The third group did only Activity A but for 40 minutes a day.

The fourth group did only Activity B while working on an unrelated task for 40 minutes a day. After one week, the fourth group showed no improvement.

Comparison to Language Learning

Next, I would like to put this into a language-learning perspective. It seems to me that Activity B is the same thing as having your target language on in the background whilst doing other things, which is frequently referred to as "worthless passive listening" by a famous 3-months-to-fluency language blogger.

My next observation is that the first group, which did only 20-minutes a day and didn't show an improvement, is like a language learner who simply does not do enough activity. In order to see your improvements sooner, there is a minimum amount of time that needs to be spent.

But then again, there is the fourth group who spent 40 minutes a day on the activity but also didn't show an improvement. So we have the first group who is "too short" and the second group who is "too passive."

The second and third groups both improved to a similar degree. But the third group worked twice as hard while spending the same amount of total time as the second group. The third group spent the whole 40 minutes working hard. The second group only spent half the time working hard and the other half still immersed in the sounds of one of the tones but while doing something else.

Shortcomings of the Study when compared to Language Learning

The most common problem with these research studies is the length of time which the study is conducted. This one is no exception as the experiments only ran for one week. However, this wasn't a study on language learning so we cannot blame them in that regard. But we must remember that findings from a one-week experiment cannot be reliably extrapolated to language learning which takes thousands of hours to complete.

Another variable which does not match language learning is the complexity of the skill. Telling whether two tones are the same or not is not as complex as the conditional-causative-past tense that you need to use under the hot lamp of the interrogation room. The research that was conducted simply does not have as many factors involved as in learning a second language.

My Conclusions

Based on the article (linked to above) about this research, I cannot firmly advise you to spend half your time in passive listening activities.  However, I think it does show that there are potential gains to be made from adding those passive listening activities to your daily routine.

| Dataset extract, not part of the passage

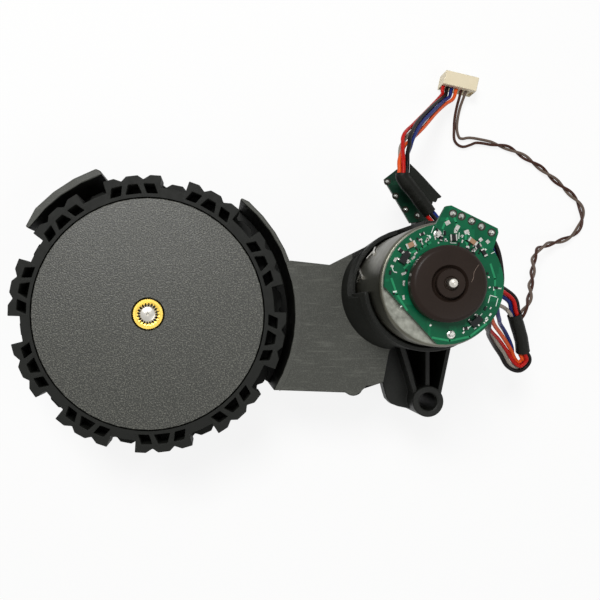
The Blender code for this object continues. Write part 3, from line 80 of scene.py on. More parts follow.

If you do the passive listening following your active sessions, your brain will continue to work on the language.  If you do the passive listening immediately prior to your active sessions, it will get your brain warmed up for the learning.

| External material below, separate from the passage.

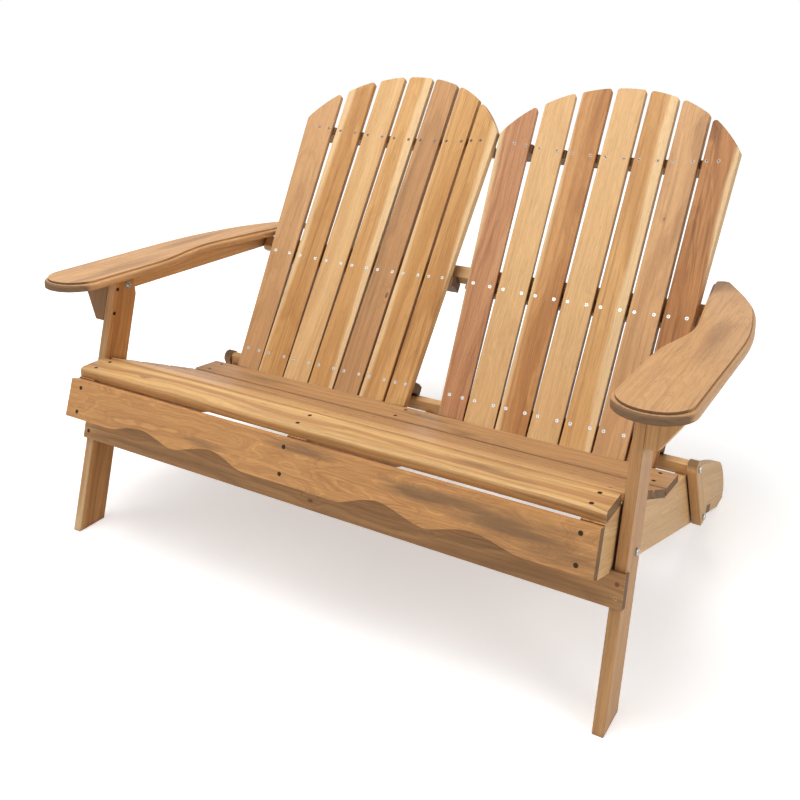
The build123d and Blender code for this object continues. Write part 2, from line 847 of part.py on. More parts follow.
for side, way in (("left", -1), ("right", 1)):
    rail_face = way * (rail_outer - board / 2) - board / 2
    bearer_face = way * (bearer_outer - board / 2) - board / 2
    rail = long_rail(rail_face)
    for point in (leg_pivot, strut_pivot):
        rail -= hole(point, rail_face - overrun, rail_face + overrun)
    nodes[f"rail_{side}"] = rail
    nodes[f"seat_bearer_{side}"] = bearer(bearer_face) - hole(
        leg_pivot, bearer_face - overrun, bearer_face + overrun
    )

nodes["rail_middle"] = long_rail(-board / 2)
nodes["seat_bearer_middle"] = bearer(bearer_lines[1] - board / 2)
nodes["apron"] = less_screws(apron(), apron_places, apron_screw)
nodes["rear_stretcher"] = rear_stretcher()
count = len(seat_places) // len(seat_boards)
for index, name in enumerate(seat_boards):
    own = seat_places[index * count:(index + 1) * count]
    nodes[name] = less_screws(seat_slat(name), own, seat_screw)
nodes["seat_screws"] = place_on(screw(seat_screw), seat_places)
nodes["apron_screws"] = place_on(screw(apron_screw), apron_places)

stretcher_screws = []
bracket_screws = []
cross_board = stretcher()
for side, way, part, corbel in (
    ("right", 1, leg(), bracket()), ("left", -1, mirrored(leg()), mirrored(bracket()))
):
    across = stretcher_screw_places(way)
    inside = bracket_screw_places(way)
    part = less_screws(part, across, frame_screw)
    nodes[f"front_leg_{side}"] = less_screws(part, inside, frame_screw)
    nodes[f"arm_bracket_{side}"] = less_screws(corbel, inside, frame_screw)
    cross_board = less_screws(cross_board, across, frame_screw)
    stretcher_screws += place_on(screw(frame_screw), across)
    bracket_screws += place_on(screw(frame_screw), inside)
nodes["front_stretcher"] = cross_board
nodes["stretcher_screws"] = stretcher_screws
nodes["bracket_screws"] = bracket_screws

for name, piece in (("arm", arm()), ("arm_rail", arm_rail()), ("strut", strut())):
    nodes[f"{name}_right"] = piece
    nodes[f"{name}_left"] = mirrored(piece)

slats = [back_slat(i) for i in range(-3, 4)]
screw_places = [slat_screw_places(i) for i in range(-3, 4)]
slats = [less_screws(slat, places, back_screw) for slat, places in zip(slats, screw_places)]
cleats = []
for row in range(3):
    own = [place for places in screw_places for place in places[2 * row:2 * row + 2]]
    cleats.append(less_screws(cleat(row), own, back_screw))
back_screws = []
for side, way in (("left", -1), ("right", 1)):
    spot = back_plane.location * Pos(way * back_centre, 0, 0)
    for index, slat in enumerate(slats):
        nodes[f"back_{side}_slat_{index + 1}"] = spot * slat
    for name, piece in zip(("lower", "middle", "upper"), cleats):
        nodes[f"back_{side}_cleat_{name}"] = spot * piece
    for places in screw_places:
        back_screws += [spot * place * screw(back_screw) for place in places]
nodes["back_screws"] = back_screws
nodes["back_beam_middle"] = mid_beam()
nodes["back_beam_lower"] = low_beam()

rail_bolts = []
rail_nuts = []
rail_washers = []
back_bolts = []
arm_front_bolts = []
arm_front_washers = []
arm_front_nuts = []
arm_rear_bolts = []
for way in (1, -1):
    inside = way * (bearer_outer - board)
    # The strut's bolt passes behind the bearer, so its nut lies on the rail
    behind = way * bearer_outer
    rail_bolts.append(bolt(leg_pivot, way * leg_outer, inside - way * nut_thick / 2, way))
    rail_bolts.append(bolt(strut_pivot, way * strut_outer, behind - way * nut_thick / 2, way))
    rail_nuts.append(nut(leg_pivot, inside, -way))
    rail_nuts.append(nut(strut_pivot, behind, -way))
    rail_washers.append(ring(leg_pivot, way * rail_outer, way * leg_inner, washer_size))
    rail_washers.append(ring(strut_pivot, way * rail_outer, way * strut_inner, washer_size))
    back_bolts.append(bolt(strut_top, way * strut_outer, way * (low_beam_end - beam_bolt_reach), way))
    # The arm's front bolt is in two parts: one stays in the leg, and its end with the nut
    # stays in the rail under the arm
    head_face = way * (leg_inner - head_washer)
    arm_front_bolts.append(bolt(arm_pivot, head_face, way * leg_outer, -way))
    arm_front_washers.append(ring(arm_pivot, head_face, way * leg_inner, head_washer_size))
    shank_end = rod(arm_pivot, way * arm_rail_inner, way * (arm_rail_outer + nut_thick / 2), bolt_shank)
    arm_front_nuts.append(nut(arm_pivot, way * arm_rail_outer, way) + shank_end)
    arm_rear_bolts.append(
        bolt(arm_rear_pivot, way * arm_rail_outer, way * (mid_beam_end - beam_bolt_reach), way)
    )
nodes["rail_bolts"] = rail_bolts
nodes["rail_nuts"] = rail_nuts
nodes["rail_washers"] = rail_washers
nodes["back_bolts"] = back_bolts
nodes["arm_front_bolts"] = arm_front_bolts
nodes["arm_front_washers"] = arm_front_washers
nodes["arm_front_nuts"] = arm_front_nuts
nodes["arm_rear_bolts"] = arm_rear_bolts

pieces = {
    name: Compound(children=list(shape)) if isinstance(shape, list) else shape
    for name, shape in nodes.items()
}
boxes = [piece.bounding_box() for piece in pieces.values()]
front = min(box.min.Y for box in boxes)
rear = max(box.max.Y for box in boxes)
middle_shift = -(front + rear) / 2

os.makedirs("parts", exist_ok=True)
for name, piece in pieces.items():
    export_step(Pos(0, middle_shift, 0) * piece, f"parts/{name}.step")

print("nodes", len(pieces), "shift in Y", round(middle_shift, 3))
for name, point in (
    ("leg pivot", leg_pivot), ("arm pivot", arm_pivot), ("strut pivot", strut_pivot),
    ("strut top", strut_top), ("arm rear pivot", arm_rear_pivot),
):
    print(name, "Y", round(point[0] + middle_shift, 3), "Z", round(point[1], 3))
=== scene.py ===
import bpy
import numpy as np
from mathutils import Matrix, Vector


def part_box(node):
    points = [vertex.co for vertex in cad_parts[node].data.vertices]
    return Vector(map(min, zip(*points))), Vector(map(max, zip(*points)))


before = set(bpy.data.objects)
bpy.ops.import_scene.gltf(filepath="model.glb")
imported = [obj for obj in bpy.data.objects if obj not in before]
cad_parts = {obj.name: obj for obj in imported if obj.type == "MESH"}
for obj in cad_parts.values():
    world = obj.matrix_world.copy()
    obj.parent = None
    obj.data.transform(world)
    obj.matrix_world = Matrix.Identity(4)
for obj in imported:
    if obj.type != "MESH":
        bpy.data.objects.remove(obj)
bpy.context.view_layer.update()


# The camera stands at the right front, a little above the backs, and looks gently down. The
# picture's own plane is shifted, as with a view camera, so that upright things lean less.
eye = Vector((1.0062, -1.7860, 1.1420))
yaw, dip, roll = np.radians((30.824, 12.96, 0.198))
focal_share = 1.2366
frame_shift = -0.225
film_width = 36.0

look = Vector((-np.sin(yaw) * np.cos(dip), np.cos(yaw) * np.cos(dip), -np.sin(dip)))
level = Vector((np.cos(yaw), np.sin(yaw), 0))
upward = level.cross(look)
right = level * np.cos(roll) + upward * np.sin(roll)
upward = upward * np.cos(roll) - level * np.sin(roll)
camera_data = bpy.data.cameras.new("camera")
camera_data.sensor_width = film_width
camera_data.lens = focal_share * film_width
camera_data.shift_y = frame_shift
camera = bpy.data.objects.new("camera", camera_data)
turn = Matrix((right, upward, -look)).transposed().to_4x4()
camera.matrix_world = Matrix.Translation(eye) @ turn
bpy.context.collection.objects.link(camera)
bpy.context.scene.camera = camera
bpy.context.scene.view_settings.view_transform = "Standard"


# The studio: a white floor that runs out of the picture, with the loveseat's soft shadow on
# it, a white room around it, and three large soft lamps, above it and on both sides.
def put(tree, kind, sockets=(), **settings):
    """Adds one node. The settings are its own properties, and sockets gives, for an input, a
    plain value or the output that feeds it."""
    node = tree.nodes.new(kind)
    for key, value in settings.items():
        setattr(node, key, value)
    for key, value in dict(sockets).items():
        if isinstance(value, bpy.types.NodeSocket):
            tree.links.new(value, node.inputs[key])
        else:
            node.inputs[key].default_value = value
    return node


def maths(tree, operation, *values):
    """One or more numbers through one arithmetic step."""
    return put(tree, "ShaderNodeMath", dict(enumerate(values)), operation=operation).outputs[0]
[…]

I think the best advice is to spend 100% of your time (or as close as possible) in the language you are learning. That means, even if you can't focus on the language, having it on in the background will keep your subconscious working on the language puzzle.

You've got nothing to lose from exposure to your target language when it's just background noise. If you don't do it, the only thing you have to lose is the possible gains you might have made.

Your Conclusions?

Do you think the research relates to language learning? If so, do you think it is strongly related or weakly related? What do you think we language learners can learn from this research study? I look forward to reading your comments. Thanks!

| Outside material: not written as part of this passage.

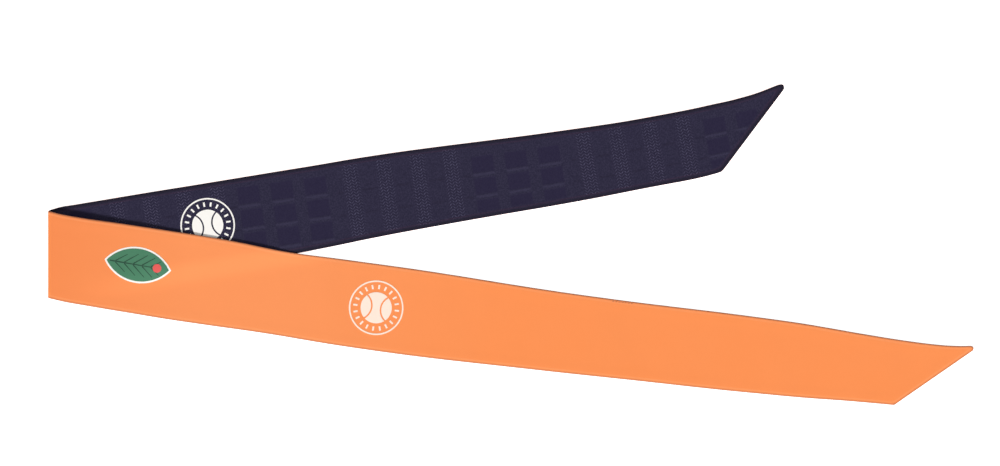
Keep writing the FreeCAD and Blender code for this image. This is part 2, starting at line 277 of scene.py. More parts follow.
def rounded(flat):
    """Points in plan, with the corners of the slanted ends turned round."""
    flat = flat.copy()
    for (corner, first, second), radius in CORNERS:
        half_angle = math.acos(float(np.clip(first @ second, -1, 1))) / 2
        inward = unit(first + second)
        centre = corner + inward * radius / math.sin(half_angle)
        out = flat[..., :2] - centre
        ahead = -(out @ inward)
        side = np.abs(out[..., 0] * inward[1] - out[..., 1] * inward[0])
        turn = math.pi / 2 - half_angle
        angle = np.arctan2(side, ahead)
        sharp = radius / np.cos(np.clip(turn - angle, 0, turn))
        inside = (angle < turn) & (ahead > 0) & (np.hypot(side, ahead) < CORNER_REACH * sharp)
        squeeze = np.where(inside, radius / sharp, 1.0)
        flat[..., :2] = centre + out * squeeze[..., None]
    return flat


# ------------------------------------------------------------------ small shapes of the cloth


def ripple(x, seed, wavelengths, phase_across=0.0):
    """A sum of sines along x, the same each run, from about -1 to 1."""
    rng = np.random.default_rng(seed)
    total = np.zeros_like(np.asarray(x, float))
    for wavelength in wavelengths:
        shift, weight = rng.uniform(0, 2 * math.pi), rng.uniform(0.6, 1.0)
        total = total + weight * np.sin(2 * math.pi * x / wavelength + shift + phase_across)
    return total / (0.8 * len(wavelengths)) ** 0.5 / 1.6


# waves of the lying cloth: heights, wavelengths along the strip, and where they begin
LONG_WAVES, LONG_WAVE_HEIGHT = (163.0, 97.0, 61.0), 0.5
SHORT_WAVES, SHORT_WAVE_HEIGHT = (38.0, 27.0), 0.12
WAVES_START, WAVES_GROW = 12, 60
# the near leg comes down off the fold over a length of it, and steps off the far leg's edge:
# the step reaches the floor a little outside that edge
DROP_START, DROP_LENGTH = 8.0, 75.0
FAR_LEG_HALF = 28.0
STEP_OUTSIDE, STEP_LENGTH = 9.0, 17.0


def lift(q, y, flat):
    """How far the lying cloth stands above its plane, in millimetres upwards."""
    leg_run = np.abs(q) - QUARTER_FOLD
    away = smooth((leg_run - WAVES_START) / WAVES_GROW)
    long_wave = 0.5 + 0.5 * ripple(q, 11, LONG_WAVES, 0.02 * y)
    short_wave = 0.5 + 0.5 * ripple(q + 0.5 * y, 12, SHORT_WAVES)
    waves = away * (LONG_WAVE_HEIGHT * long_wave + SHORT_WAVE_HEIGHT * short_wave)
    far = LEGS["far"]
    middle, heading, _, _ = far.place(np.maximum(flat[..., 0] - far.line[0, 0], 0))
    aside = (flat[..., 1] - middle[..., 1]) * np.cos(heading)
    covered = smooth((aside + FAR_LEG_HALF + STEP_OUTSIDE) / STEP_LENGTH)
    lying = LYING_HEIGHT + covered * (ON_FAR_LEG - LYING_HEIGHT)
    drop = smooth((leg_run - DROP_START) / DROP_LENGTH)
    drape = np.where(q > QUARTER_FOLD, drop * (lying - plane_height(leg_run)), 0.0)
    return waves + drape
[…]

  1. Weakly related but interesting.
    There not much to engage the brain in this experiment, it is interesting though that even in those circumstances the mind can do something for you in the background.

    Part of the problem is that the what people think of as passive varies hugely, passive does not need to mean inactive (passive resistance for example). Passive acceptance can just mean accepting without resistance (or analysis) surely there has to be a place for that in learning a language (whatever the percentage).

    Our own language causes confusion, for example ALG says don't analyse however you are supposed to guess from what the teachers are doing. How can you guess without analysis? You have to use the sounds you hear as part of your analysis otherwise you could learn Thai by doing the lessons with earplugs (obviously not). I suppose they mean explicit analysis with grammar and fixed translation mentality.

    My own thought is that the mind will do work for you in the background and can process things for you and make connections as a background process, but you have to do some focused foreground work to convince the subconcious process that the activity and knowledge is important.

  2. I know a lot of people who are learning languages but when I ask them what they listen to in the car they tell me they listen to the radio. When you're alone in the car you can't do anything but listen. It's the perfect time to have your target language playing. I don't understand why people waste that time. I spend at least an hour a day in my car during the week. That's an extra 365 hours of language exposure I'm getting that someone who listens to the radio doesn't. It's just an easy thing to do that a lot of people don't do.

  3. I am not sure how much we can relate this to language learning, but I think too that it can help us at least help us think about language learning. First - we do have to put in the time. No way around that one. Second - we need to immerse ourselves in massive amounts of comprehensible input and not all of that can be active, focused time. Our brains would explode. Language as background music is a great idea - no substitute for dedicated, focused interaction with comprehensible input, but a great idea none the less.